### AIM
Only the lines from the start of the data through the one containing "return self.material" belong in your answer; return them exactly.

┌────────

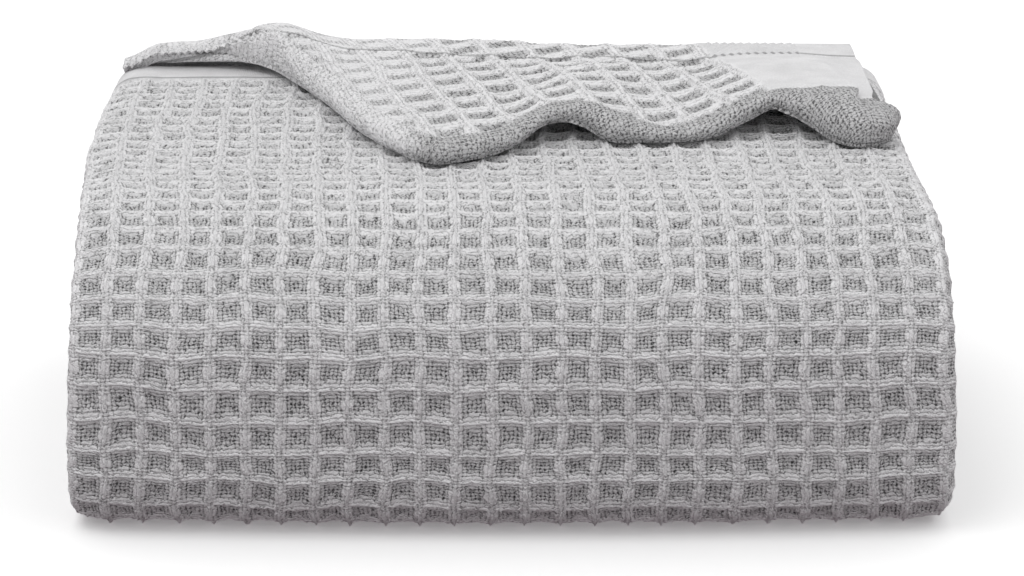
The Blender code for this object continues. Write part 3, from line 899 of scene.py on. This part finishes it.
class Finish:
    """A material under construction."""

    def __init__(self, name):
        self.material = bpy.data.materials.new(name)
        self.material.use_nodes = True
        self.tree = self.material.node_tree
        self.tree.nodes.clear()

    def node(self, kind, settings=None, sockets=None, output=0):
        """Adds a node, with its settings and the values or links of its sockets."""
        made = self.tree.nodes.new(kind)
        for name, value in (settings or {}).items():
            setattr(made, name, value)
        for name, value in (sockets or {}).items():
            if isinstance(value, Wire):
                self.tree.links.new(value.socket, made.inputs[name])
            else:
                made.inputs[name].default_value = value
        return Wire(self, made.outputs[output])

    def end(self, shader):
        """Links the shader to the material's output, and gives the material."""
        output = self.tree.nodes.new("ShaderNodeOutputMaterial")
        self.tree.links.new(shader.socket, output.inputs["Surface"])
        return self.material


def waffle_up(end, pick):
    """1 where the lengthwise yarn lies on top, as in warp_up."""
    a, b = abs(end % THREADS - THREADS / 2), abs(pick % THREADS - THREADS / 2)
    return (a - b > 1.5) + (abs(a - b) < 0.5)


def plain_up(end, pick):
    """1 on every other crossing, as plain weave has it."""
    return (end + pick) % 2 > 0.5


def woven(x, y, up):
    """Height of the yarns' surface at thread places x and y, from about 0 to 1."""
    end, pick = (x + 0.5).floor(), (y + 0.5).floor()
    left, low = x.floor(), y.floor()
    warp = up(end, low).toward(up(end, low + 1), (y - low).eased())
    weft = 1 - up(left, pick).toward(up(left + 1, pick), (x - left).eased())
    over_warp, over_weft = 1 - ((x - end) * 2) ** 2, 1 - ((y - pick) * 2) ** 2
    warp_top = warp * LIFT_SHARE + over_warp * (1 - LIFT_SHARE)
    return warp_top.or_more(weft * LIFT_SHARE + over_weft * (1 - LIFT_SHARE))


def cotton_finish():
    """Soft light grey cotton: yarns that go over and under, fibres, and painted shade in the gaps
    between the yarns and in the cells' recesses.
    """
    cotton = Finish("light_grey_cotton")
    uv = cotton.node("ShaderNodeUVMap", {"uv_map": "weave"})
    u = cotton.node("ShaderNodeSeparateXYZ", None, {0: uv}, 0)
    v = Wire(cotton, u.socket.node.outputs[1])
    plain, grain, sewn, page_side = (
        cotton.node("ShaderNodeAttribute", {"attribute_name": label}, None, 2)
        for label in SHARES
    )
    place = cotton.node("ShaderNodeTexCoord", None, None, 3)

    def noise(scale, detail):
        sockets = {"Vector": place, "Scale": scale, "Detail": detail}
        return cotton.node("ShaderNodeTexNoise", None, sockets)

    def bent(threads, bends):
        for kind, by in bends.items():
            threads = threads + (noise(*kind) - 0.5) * by
        return threads

    def mottled(share, by):
        return (1 - by / 2) + share * by

    # Yarns
    fibre, patch, uneven = noise(*FIBRES), noise(*PATCHES), noise(*UNEVEN)
    x, y = bent(u * THREADS, BENDS_ACROSS), bent(v * THREADS, BENDS_ALONG)
    finer = EDGE_GRAIN["finer"]
    grains = woven(x * finer, y * finer, plain_up)
    deep = grain.between(GRAIN["left"], EDGE_GRAIN["to"])
    deep_share = deep.toward(1.0, EDGE_GRAIN["relief"])
    soft_grains = grains * deep_share + (1 - deep) * EDGE_GRAIN["level"]
    on_edge = grain.between(EDGE_GRAIN["from"], GRAIN["left"])
    waffle = woven(x, y, waffle_up).toward(soft_grains, on_edge)
    fine = woven(u * THREADS * BORDER["finer"], v * THREADS * BORDER["finer"], plain_up)
    yarns = waffle.toward(fine * BORDER["relief"] + BORDER["level"], plain)
    height = yarns + (fibre - 0.5) * FIBRE_RELIEF

    # Painted shade in the cells' recesses and on the turned edge's rim
    a, b = abs(x / THREADS % 1 - 0.5) * 2, abs(y / THREADS % 1 - 0.5) * 2
    flattened = (page_side - 1).or_more(0.0)
    wide = PAINTED_RECESS_SHADE["across"] + page_side * PAINTED_RECESS_SHADE["page_across"]
    long = PAINTED_RECESS_SHADE["along"] - page_side * PAINTED_RECESS_SHADE["page_along"]
    reach = (a / wide) ** PAINTED_RECESS_SHADE["corners"] + (b / long) ** PAINTED_RECESS_SHADE["corners"]
    reach = reach + (uneven - 0.5) * PAINTED_SHADE_FADE["uneven"] + (fibre - 0.5) * PAINTED_SHADE_FADE["fibres"]
    # painted shade: the outline of each cell's recess, where the cotton is darkened as shade would
    # fall
    recess_shade_outline = 1 - reach.between(PAINTED_SHADE_FADE["from"], PAINTED_SHADE_FADE["to"])
    recess_shade_outline = recess_shade_outline * (1 - flattened * PAINTED_SHADE_FLATTENED)
    # painted shade over the recess and, where only grain shows, over the turned edge's rim
    recess = recess_shade_outline.or_more(grain * PAINTED_SHADE_ON_GRAIN) * (1 - plain)

    # Tones: painted light on the yarns' tops, painted shade between them and in the recesses
    # painted light on the yarns' tops and painted shade between them, from their height
    lit = yarns.between(LIT_FROM, LIT_TO)
    # painted shade in the recesses, darker still on the page
    darker = lit * RECESS_PAINTED_SHADE_TONE["lit"] + RECESS_PAINTED_SHADE_TONE["dark"]
    darker = (1 - page_side.between(0.0, 1.0) * RECESS_PAINTED_SHADE_TONE["page_painted_shade"]) * darker
    shade = (lit * RIDGE_PAINTED_LIGHT_AND_SHADE["lit"] + RIDGE_PAINTED_LIGHT_AND_SHADE["dark"]).toward(darker, recess)
    # the plain border: its own lighter tone, with a little painted light on its yarns
    shade = shade.toward(BORDER["tone"] + lit * BORDER["lit"], plain)
    seam = 1 - abs(sewn - STITCH["from_edge"]).between(SEAM["from"], SEAM["to"])
    noises = mottled(patch, PATCHES_BY) * mottled(uneven, UNEVEN_BY) * mottled(fibre, FIBRES_BY)
    tone = shade * (1 - seam * SEAM["darker"]) * noises
    colour = cotton.node(
        "ShaderNodeMix",
        {"data_type": "RGBA"},
        {0: tone, 6: (0.0, 0.0, 0.0, 1.0), 7: COTTON_COLOUR},
        2,
    )
    relief = {"Distance": BUMP, "Height": height, "Strength": 1.0}
    bump = cotton.node("ShaderNodeBump", None, relief)
    shader = cotton.node(
        "ShaderNodeBsdfPrincipled",
        None,
        {
            "Base Color": colour,
            "Roughness": 0.95,
            "Normal": bump,
            "Sheen Weight": 0.15,
            "Sheen Roughness": 0.6,
            "Specular IOR Level": 0.2,
        },
    )
    return cotton.end(shader)


COTTON = cotton_finish()

# The stack

RIDGE_LINES = ridge_lines()
OUTER = np.array(outer_rows())
INNER = np.concatenate([OUTER[-1:], inner_rows()])
PAGE_AFTER_TURN, PAGE_OUTWARD = page_rows(INNER[-1])
PAGE = np.concatenate([INNER[-1:], PAGE_AFTER_TURN])
ALL_POINTS = np.concatenate([part.reshape(-1, 3) for part in (OUTER, INNER, PAGE)])
MIDDLE = (ALL_POINTS.min(axis=0) + ALL_POINTS.max(axis=0)) / 2 * (1, 1, 0)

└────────

### SOLUTION FOR THIS EXERCISE
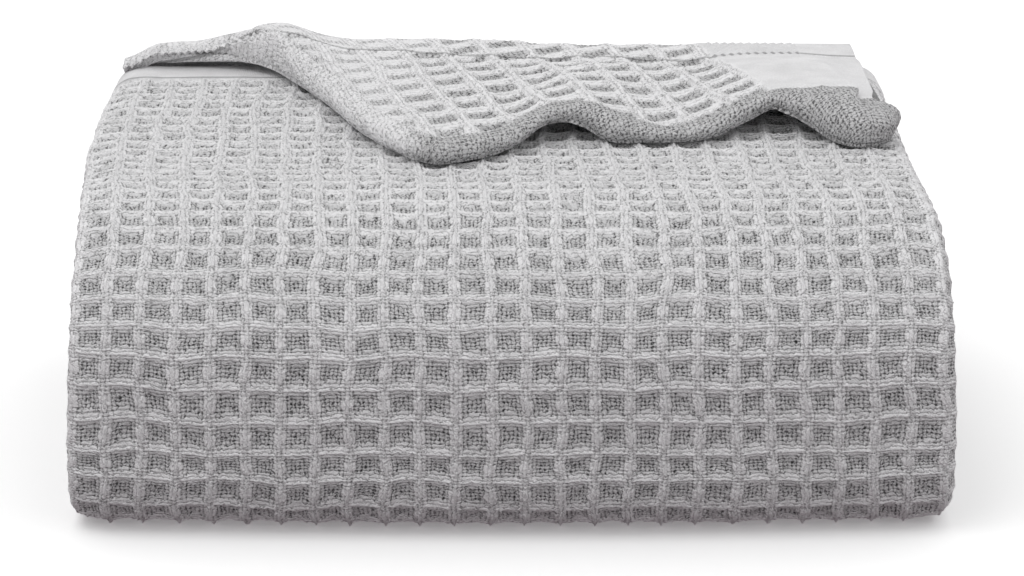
The Blender code for this object continues. Write part 3, from line 899 of scene.py on. This part finishes it.
class Finish:
    """A material under construction."""

    def __init__(self, name):
        self.material = bpy.data.materials.new(name)
        self.material.use_nodes = True
        self.tree = self.material.node_tree
        self.tree.nodes.clear()

    def node(self, kind, settings=None, sockets=None, output=0):
        """Adds a node, with its settings and the values or links of its sockets."""
        made = self.tree.nodes.new(kind)
        for name, value in (settings or {}).items():
            setattr(made, name, value)
        for name, value in (sockets or {}).items():
            if isinstance(value, Wire):
                self.tree.links.new(value.socket, made.inputs[name])
            else:
                made.inputs[name].default_value = value
        return Wire(self, made.outputs[output])

    def end(self, shader):
        """Links the shader to the material's output, and gives the material."""
        output = self.tree.nodes.new("ShaderNodeOutputMaterial")
        self.tree.links.new(shader.socket, output.inputs["Surface"])
        return self.material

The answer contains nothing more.